Il eut des amis enfin, malgré sa haine des contraintes sociales et son farouche amour de la solitude.[1]

Et, dans son œuvre, quelle source de douceur, d’humanité, de pitié ! À côté des lâches, des inconscients, des criminels qu’il flétrit — et qu’il plaint — quel groupe émouvant de figures, pour lesquelles il s’intéresse, dont il épouse la misère et les souffrances ! Quelle compassion pour les faibles, les humbles, les déshérités : pour la folle, pour l’estropié, l’infirme, la vieille fille et la fille-mère, la servante de ferme, le bureaucrate chétif, l’humble paysan et le petit soldat ! Une pauvresse aperçue parmi la foule, dans l’avenue de l’Opéra, lui chavire le cœur. Un tuberculeux, rencontré, cadavre ambulant, sur une promenade de Cannes, éveille sa profonde pitié.
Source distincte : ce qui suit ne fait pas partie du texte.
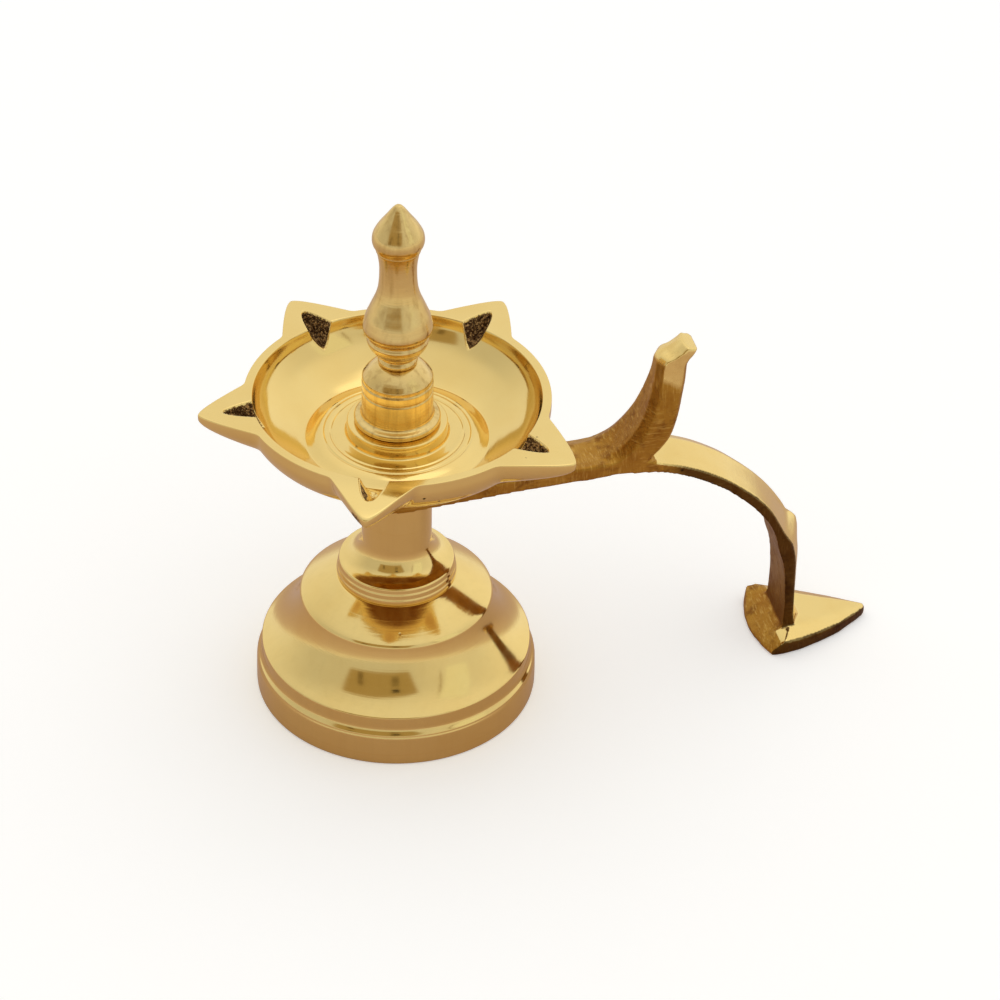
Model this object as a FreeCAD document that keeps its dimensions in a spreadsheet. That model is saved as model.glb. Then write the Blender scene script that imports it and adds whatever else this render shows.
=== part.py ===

Ce n’est plus pitié qu’il faut dire ici, c’est charité. C’est la pure charité qui inspire Maupassant dans son amour de l’être faible par excellence, de l’innocente victime — l’Enfant.[2]

Et Maupassant a bien fait parler le cœur des mères, grandes dames ou paysannes. Et il a exprimé toutes les tendresses des vrais amants.

Il n’a pas, peut-être, étalé sa « pitié sociale » — mot nouveau, sentiment vague, quelquefois même trompeur — et

  1. H. Roujon, Bourget, Hérédia, Hugues Le Roux, Zola, Pol Neveux, Ad. Brisson, — pour ne citer que ceux-là — ont excellemment parlé de lui.
  2. Le conte qui porte ce titre dans le recueil Clair de Lune est tout entier d’un sentiment et d’un style délicieux. Et que de fois il a repris ce thème toujours poignant : L’enfant abandonné !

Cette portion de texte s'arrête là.